Task objective |
Reproduce the top of the data verbatim, through and including the line that contains "from translucent silicone.".

Information shown |

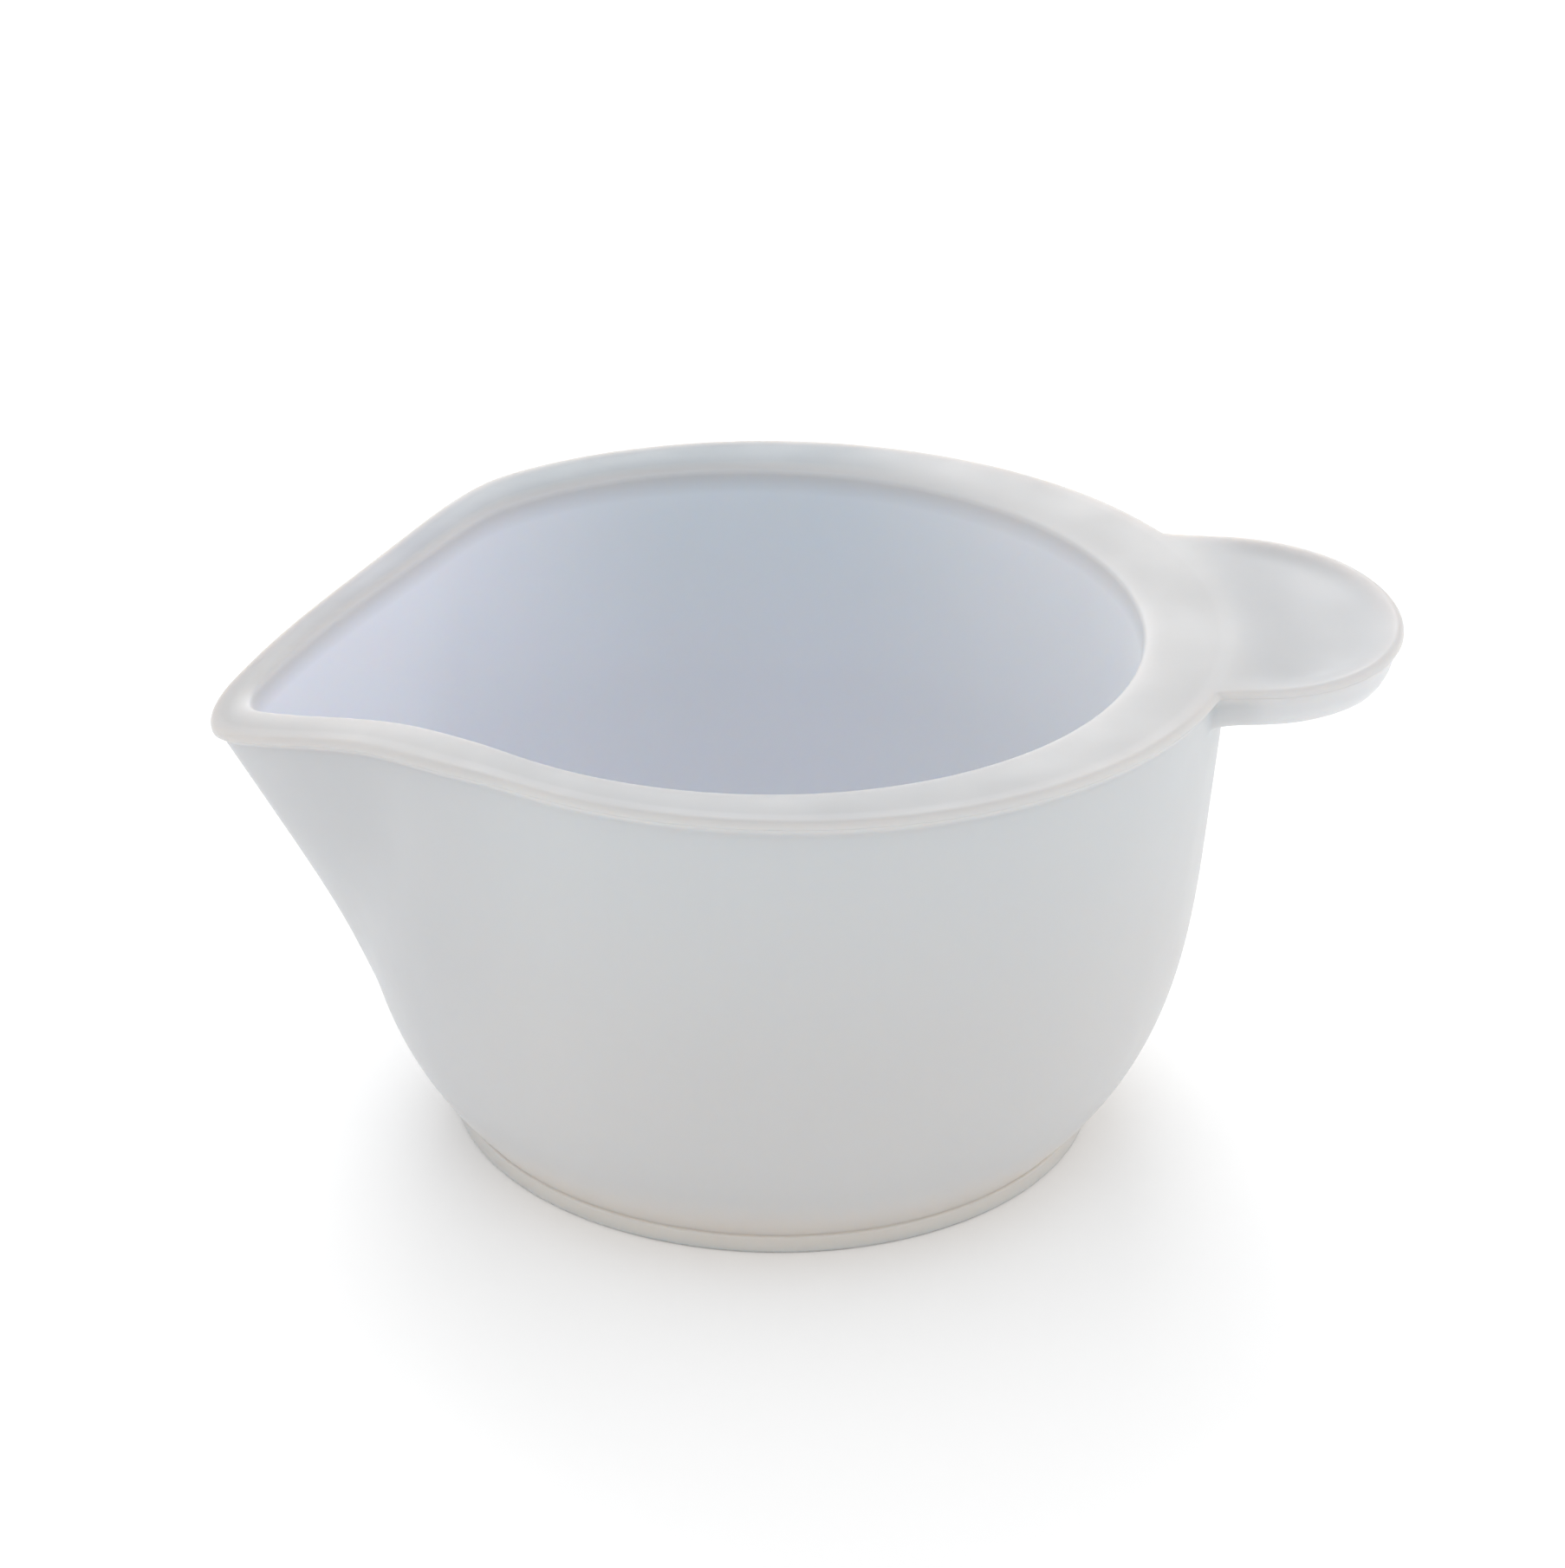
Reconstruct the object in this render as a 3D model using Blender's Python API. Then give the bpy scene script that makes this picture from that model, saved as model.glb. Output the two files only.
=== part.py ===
"""Small pouring cup for mixing, moulded in one piece from translucent silicone.

A round bowl on a low foot, with a V-shaped pouring spout at one side and a flat
finger tab at the other.  Metres, +Z up.  The origin is the middle of the foot's
underside; the tab points along +X and the spout along -X.
"""
import math

import bmesh
import bpy
from mathutils import Matrix, Vector
from mathutils.geometry import interpolate_bezier

# Bowl, outside
CUP_HEIGHT = 0.0305
RIM_RADIUS = 0.0254
WALL_DRAFT = math.radians(4.0)
BELLY_TOP_DEPTH = 0.0125
BELLY_START_ANGLE = math.radians(47.0)
BELLY_LOWER_PULL = 0.0066
BELLY_UPPER_PULL = 0.0070
FOOT_RADIUS = 0.01875
FOOT_HEIGHT = 0.0011
FOOT_STEP = 0.00025
FOOT_CHAMFER = 0.0002

# Bowl, inside
WALL = 0.0032
CAVITY_SHIFT = 0.0010
FLOOR = 0.0030
FLOOR_FLAT_RADIUS = 0.0100
CAVITY_LOWER_PULL = 0.0075
CAVITY_UPPER_PULL = 0.0095

# Rim
LIP_PROUD = 0.00035
LIP_HEIGHT = 0.0009
LIP_FILLET = 0.00025
RIM_OUTER_ROUND = 0.0005
RIM_INNER_ROUND = 0.0010

# Spout
SPOUT_LENGTH = 0.0064
SPOUT_NOSE_RADIUS = 0.0050
SPOUT_NOSE_DEPTH = 0.0061
SPOUT_RIDGE_LEAN = math.radians(29.8)
SPOUT_FLANK_HOLLOW = 0.0007
SPOUT_DIP_RUN = 0.0155
SPOUT_DIP_SLOPE = 0.20
SPOUT_DIP_CURVE = 11.5
SPOUT_DIP_EASE = 0.0010
DIP_BLEND_TOP = 0.0022
DIP_BLEND_DEPTH = 0.0185

# Finger tab
TAB_LENGTH = 0.0100
TAB_WIDTH = 0.0216
TAB_END_LENGTH = 0.0095
TAB_THICKNESS = 0.0024
TAB_DROP = 0.0001
TAB_DRAFT = 0.0006
TAB_EDGE_ROUND = 0.0005
TAB_ROOT_DEPTH = 0.0020

# Fineness of the mesh
RING_STEPS = 88
RING_CROWDING = 0.45
CURVE_POINTS = 9
WALL_ROWS = 4
ROUND_STEPS = 3
TAB_END_STEPS = 24
TAB_EDGE_STEPS = 2
DIP_ROUNDS = 6
SHARP_ANGLE = math.radians(40.0)
MERGE_DISTANCE = 1e-6


def clear_scene():
    for thing in list(bpy.data.objects):
        bpy.data.objects.remove(thing, do_unlink=True)


def silicone():
    """Milky silicone: pale, faintly blue, with a soft satin surface."""
    material = bpy.data.materials.new("milky_silicone")
    material.use_nodes = True
    shader = material.node_tree.nodes["Principled BSDF"]
    shader.inputs["Base Color"].default_value = (0.70, 0.73, 0.76, 1.0)
    shader.inputs["Roughness"].default_value = 0.45
    shader.inputs["Metallic"].default_value = 0.0
    return material


def draft_inset(height):
    """How far the straight wall leans in at this height, from its radius at the rim."""
    return (CUP_HEIGHT - height) * math.tan(WALL_DRAFT)


def bezier(start, start_pull, end_pull, end, count):
    knots = [Vector((x, 0.0, z)) for x, z in (start, start_pull, end_pull, end)]
    return [(point.x, point.z) for point in interpolate_bezier(*knots, count)]


def belly_curve():
    """The outer belly, from the top of the foot to the bottom of the straight wall."""
    top = CUP_HEIGHT - BELLY_TOP_DEPTH
    start = (FOOT_RADIUS - FOOT_STEP, FOOT_HEIGHT)
    end = (RIM_RADIUS - draft_inset(top), top)
    start_pull = (
        start[0] + BELLY_LOWER_PULL * math.cos(BELLY_START_ANGLE),
        start[1] + BELLY_LOWER_PULL * math.sin(BELLY_START_ANGLE),
    )
    end_pull = (
        end[0] - BELLY_UPPER_PULL * math.sin(WALL_DRAFT),
        end[1] - BELLY_UPPER_PULL * math.cos(WALL_DRAFT),
    )
    return bezier(start, start_pull, end_pull, end, CURVE_POINTS)


BELLY = belly_curve()


def outer_radius(height):
    """Radius of the plain round outside of the bowl at a height."""
    if height >= BELLY[-1][1]:
        return RIM_RADIUS - draft_inset(height)
    for (low_radius, low), (high_radius, high) in zip(BELLY, BELLY[1:]):
        if height <= high:
            share = max(0.0, (height - low) / (high - low))
            return low_radius + share * (high_radius - low_radius)
    return BELLY[-1][0]


def inner_radius(height):
    return outer_radius(height) - WALL


def round_corner(centre, radius, start, end):
    """Points of an arc in the profile plane, angles in degrees from +X."""
    points = []
    for step in range(ROUND_STEPS + 1):
        angle = math.radians(start + (end - start) * step / ROUND_STEPS)
        points.append((centre[0] + radius * math.cos(angle), centre[1] + radius * math.sin(angle)))
    return points


def wall_heights(start, end):
    """Heights of the rows between two ends of the straight wall."""
    return [start + (end - start) * row / WALL_ROWS for row in range(1, WALL_ROWS)]


def bowl_profile():
    """Closed half-section: underside, foot, belly, wall, lip, rim, cavity and floor."""
    rim_top = CUP_HEIGHT
    lip_base = rim_top - LIP_HEIGHT
    lip_radius = RIM_RADIUS + LIP_PROUD
    belly_top = BELLY[-1][1]
    cavity_rim = inner_radius(rim_top)

    points = [(0.0, 0.0), (FOOT_RADIUS * 0.5, 0.0), (FOOT_RADIUS - FOOT_CHAMFER, 0.0)]
    points += [(FOOT_RADIUS, FOOT_CHAMFER), (FOOT_RADIUS, FOOT_HEIGHT)]
    points += BELLY
    points += [(outer_radius(z), z) for z in wall_heights(belly_top, lip_base)]
    points += [(outer_radius(lip_base - LIP_FILLET), lip_base - LIP_FILLET)]
    points += [(lip_radius, lip_base)]
    outer_centre = (lip_radius - RIM_OUTER_ROUND, rim_top - RIM_OUTER_ROUND)
    points += round_corner(outer_centre, RIM_OUTER_ROUND, 0.0, 90.0)
    inner_centre = (cavity_rim + RIM_INNER_ROUND, rim_top - RIM_INNER_ROUND)
    points += round_corner(inner_centre, RIM_INNER_ROUND, 90.0, 180.0)
    cavity_top = rim_top - RIM_INNER_ROUND
    points += [(inner_radius(z), z) for z in wall_heights(cavity_top, belly_top)]

    cavity_wall = (inner_radius(belly_top), belly_top)
    floor_edge = (FLOOR_FLAT_RADIUS, FLOOR)
    wall_pull = (cavity_wall[0], belly_top - CAVITY_UPPER_PULL)
    floor_pull = (FLOOR_FLAT_RADIUS + CAVITY_LOWER_PULL, FLOOR)
    points += bezier(cavity_wall, wall_pull, floor_pull, floor_edge, CURVE_POINTS)
    points += [(FLOOR_FLAT_RADIUS * 0.5, FLOOR), (0.0, FLOOR)]
    return points


def turned_bowl():
    """Spin the half-section round Z, starting at the spout."""
    bowl = bmesh.new()
    section = [bowl.verts.new((-radius, 0.0, height)) for radius, height in bowl_profile()]
    edges = [bowl.edges.new(pair) for pair in zip(section, section[1:])]
    bmesh.ops.spin(
        bowl,
        geom=section + edges,
        cent=(0.0, 0.0, 0.0),
        axis=(0.0, 0.0, 1.0),
        angle=2.0 * math.pi,
        steps=RING_STEPS,
        use_merge=True,
        use_duplicate=False,
    )
    bmesh.ops.remove_doubles(bowl, verts=bowl.verts, dist=MERGE_DISTANCE)
    bmesh.ops.recalc_face_normals(bowl, faces=bowl.faces)
    return bowl


def shift_cavity(bowl):
    """Set the cavity a little toward the spout, which leaves the wall thickest at the tab."""
    for vertex in bowl.verts:
        radius = math.hypot(vertex.co.x, vertex.co.y)
        height = vertex.co.z
        inside_wall = radius < outer_radius(height) - WALL * 0.5
        if inside_wall and height > FLOOR * 0.5:
            vertex.co.x -= CAVITY_SHIFT


def spout_distance(angle, height, offset):
    """Distance from the axis to the wall in the direction `angle` from the spout.

    In plan each flank is tangent to the round bowl and ends in a round nose.  `offset` is
    measured square to the outer surface: negative is into the wall.
    """
    wall = outer_radius(height)
    nose_height = CUP_HEIGHT - SPOUT_NOSE_DEPTH
    nose = RIM_RADIUS + SPOUT_LENGTH + (height - nose_height) * math.tan(SPOUT_RIDGE_LEAN)
    if nose <= wall:
        return wall + offset
    corner = (nose - SPOUT_NOSE_RADIUS) / (1.0 - SPOUT_NOSE_RADIUS / wall)
    spread = math.acos(wall / corner)
    nose_radius = SPOUT_NOSE_RADIUS + offset
    nose_centre = (corner * (wall + offset) / wall) - nose_radius / math.cos(spread)
    nose_edge = math.atan2(
        nose_radius * math.sin(spread),
        nose_centre + nose_radius * math.cos(spread),
    )
    if nose_radius > 0.0 and abs(angle) < nose_edge:
        across = nose_centre * math.sin(angle)
        return nose_centre * math.cos(angle) + math.sqrt(nose_radius ** 2 - across ** 2)
    past_flank = max(0.0, spread - abs(angle))
    flank = spread - max(0.0, nose_edge)
    drawn_out = min(1.0, (nose - wall) / SPOUT_LENGTH)
    hollow = drawn_out * SPOUT_FLANK_HOLLOW * math.sin(math.pi * past_flank / flank) ** 2
    return (wall + offset) / math.cos(past_flank) - hollow


def spout_dip(along):
    """How far the rim falls at a distance along the spout's axis."""
    run = along - (RIM_RADIUS + SPOUT_LENGTH - SPOUT_DIP_RUN)
    if abs(run) < SPOUT_DIP_EASE:
        run = (run + SPOUT_DIP_EASE) ** 2 / (4.0 * SPOUT_DIP_EASE)
    run = max(0.0, run)
    return SPOUT_DIP_SLOPE * run + SPOUT_DIP_CURVE * run ** 2


def dip_share(height):
    """1 at the rim, 0 below the part of the wall that the dip squeezes down."""
    top = CUP_HEIGHT - DIP_BLEND_TOP
    low = CUP_HEIGHT - DIP_BLEND_DEPTH
    return min(1.0, max(0.0, (height - low) / (top - low)))


def form_spout(bowl):
    """Draw the wall out into the spout and let the rim fall toward its nose."""
    for vertex in bowl.verts:
        radius = math.hypot(vertex.co.x, vertex.co.y)
        if radius < MERGE_DISTANCE:
            continue
        turn = math.atan2(vertex.co.y, -vertex.co.x)
        angle = turn - RING_CROWDING * math.sin(turn)
        offset = radius - outer_radius(vertex.co.z)
        height = vertex.co.z
        for _ in range(DIP_ROUNDS):
            distance = spout_distance(angle, height, offset)
            drop = dip_share(vertex.co.z) * spout_dip(distance * math.cos(angle))
            height = vertex.co.z - drop
        vertex.co = (-distance * math.cos(angle), distance * math.sin(angle), height)


def tab_outline():
    """Plan of the tab: straight sides from inside the wall, then a half-ellipse end."""
    half = TAB_WIDTH * 0.5
    end_centre = RIM_RADIUS + TAB_LENGTH - TAB_END_LENGTH
    root = math.sqrt(RIM_RADIUS ** 2 - half ** 2) - TAB_ROOT_DEPTH
    points = [(root, -half)]
    for step in range(TAB_END_STEPS + 1):
        angle = math.pi * (step / TAB_END_STEPS - 0.5)
        points.append((end_centre + TAB_END_LENGTH * math.cos(angle), half * math.sin(angle)))
    points.append((root, half))
    return points


def finger_tab():
    """The tab as a solid slab with rounded edges, its root sunk in the wall."""
    tab = bmesh.new()
    plan = tab_outline()
    root = plan[0][0]
    top = CUP_HEIGHT - TAB_DROP
    outline = [tab.verts.new((x, y, top)) for x, y in plan]
    slab = tab.faces.new(outline)
    sunk = bmesh.ops.extrude_face_region(tab, geom=[slab])["geom"]
    lower = [item for item in sunk if isinstance(item, bmesh.types.BMVert)]
    bmesh.ops.translate(tab, verts=lower, vec=(0.0, 0.0, -TAB_THICKNESS))
    reach = RIM_RADIUS + TAB_LENGTH - root
    draft = (1.0 - TAB_DRAFT / reach, 1.0 - TAB_DRAFT / (TAB_WIDTH * 0.5), 1.0)
    bmesh.ops.scale(tab, vec=draft, space=Matrix.Translation((-root, 0.0, 0.0)), verts=lower)
    bmesh.ops.recalc_face_normals(tab, faces=tab.faces)
    rims = [edge for edge in tab.edges if edge.verts[0].co.z == edge.verts[1].co.z]
    bmesh.ops.bevel(
        tab,
        geom=rims,
        affect="EDGES",
        offset=TAB_EDGE_ROUND,
        segments=TAB_EDGE_STEPS,
        profile=0.5,
        material=-1,
    )
    return tab


def add_object(name, mesh_data, material):
    mesh = bpy.data.meshes.new(name)
    mesh_data.to_mesh(mesh)
    mesh_data.free()
    mesh.materials.append(material)
    mesh.shade_smooth()
    mesh.set_sharp_from_angle(angle=SHARP_ANGLE)
    thing = bpy.data.objects.new(name, mesh)
    bpy.context.scene.collection.objects.link(thing)
    return thing


def build():
    clear_scene()
    material = silicone()
    bowl = turned_bowl()
    shift_cavity(bowl)
    form_spout(bowl)
    cup = add_object("mixing_bowl", bowl, material)
    tab = add_object("tab_shape", finger_tab(), material)
    tab.hide_render = True
    tab.display_type = "WIRE"
    join = cup.modifiers.new("moulded_tab", "BOOLEAN")
    join.operation = "UNION"
    join.solver = "EXACT"
    join.object = tab


build()
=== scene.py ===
import math

import bmesh
import bpy
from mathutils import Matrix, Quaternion, Vector
from mathutils.geometry import interpolate_bezier


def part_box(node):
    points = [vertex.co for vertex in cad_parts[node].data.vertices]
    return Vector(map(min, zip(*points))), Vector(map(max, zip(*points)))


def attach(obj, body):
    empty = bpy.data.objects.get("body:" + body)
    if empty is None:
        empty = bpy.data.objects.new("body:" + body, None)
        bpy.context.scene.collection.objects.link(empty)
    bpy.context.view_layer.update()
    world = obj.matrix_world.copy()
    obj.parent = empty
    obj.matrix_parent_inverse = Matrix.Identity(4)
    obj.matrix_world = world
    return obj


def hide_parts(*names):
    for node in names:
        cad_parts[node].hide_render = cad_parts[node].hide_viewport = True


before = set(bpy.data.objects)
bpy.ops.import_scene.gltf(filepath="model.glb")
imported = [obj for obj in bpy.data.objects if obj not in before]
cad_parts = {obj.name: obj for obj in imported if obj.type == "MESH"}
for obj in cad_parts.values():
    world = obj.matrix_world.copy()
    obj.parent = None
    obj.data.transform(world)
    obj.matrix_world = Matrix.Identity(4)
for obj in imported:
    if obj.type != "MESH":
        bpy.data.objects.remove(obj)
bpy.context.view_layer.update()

# Small pouring cup for mixing, moulded in one piece from milky silicone.  The foot
# stands on z = 0, the finger tab points along +X and the spout along -X.  Metres.

cup_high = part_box("mixing_bowl")[1]

# Lip.  An offset is measured out from the wall's outside, and is negative in the wall.  The
# rows of the soft foot are shares of LIP_PROUD out, and of LIP_FOOT down from LIP_HEIGHT.
LIP_PROUD = 0.00035
LIP_HEIGHT = 0.00044
LIP_ROUND = 0.00040
LIP_FOOT = 0.00046
LIP_FOOT_SHAPE = ((0.75, 0.35), (1.0, -0.2))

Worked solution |
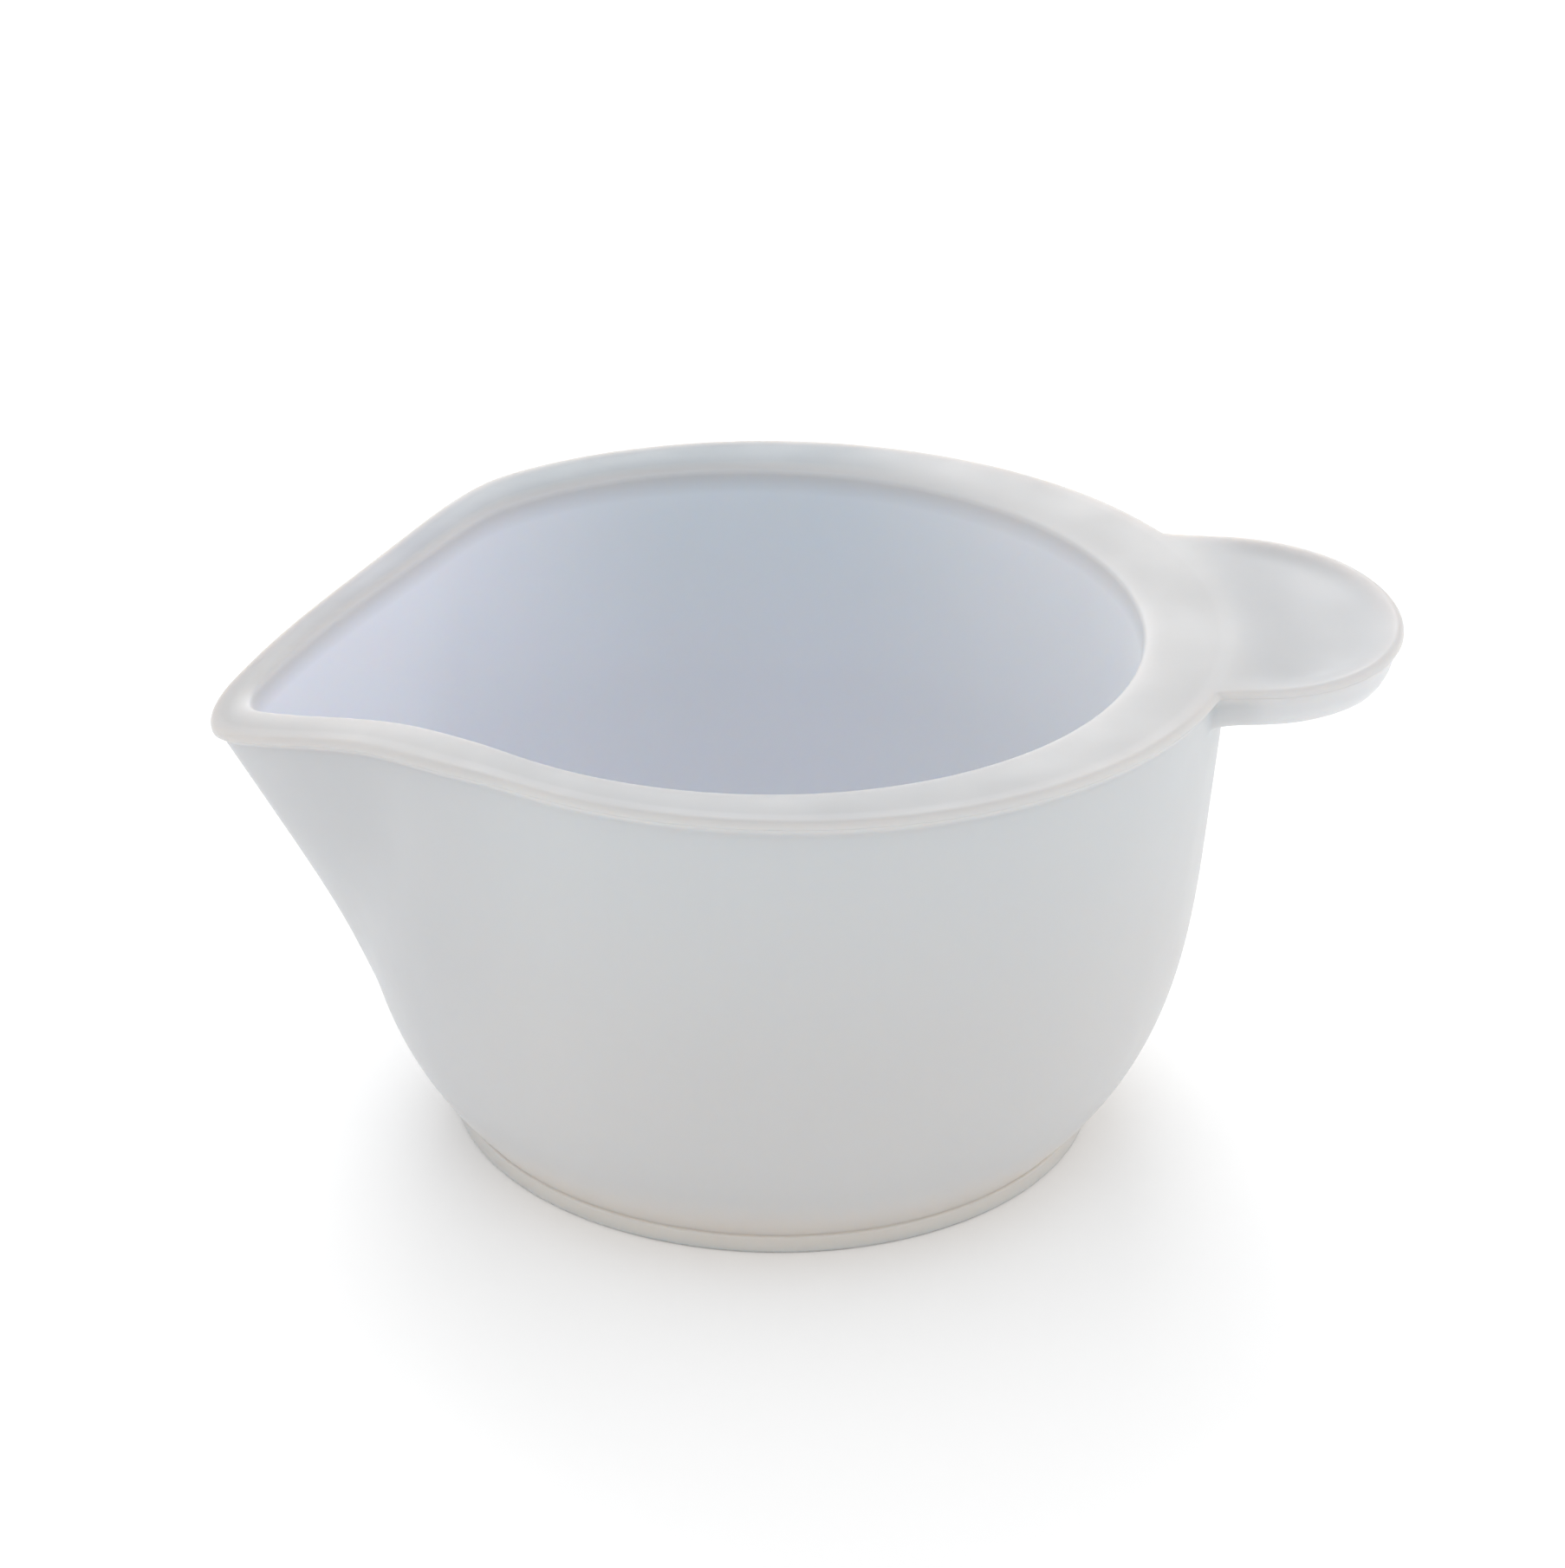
Reconstruct the object in this render as a 3D model using Blender's Python API. Then give the bpy scene script that makes this picture from that model, saved as model.glb. Output the two files only.
=== part.py ===
"""Small pouring cup for mixing, moulded in one piece from translucent silicone.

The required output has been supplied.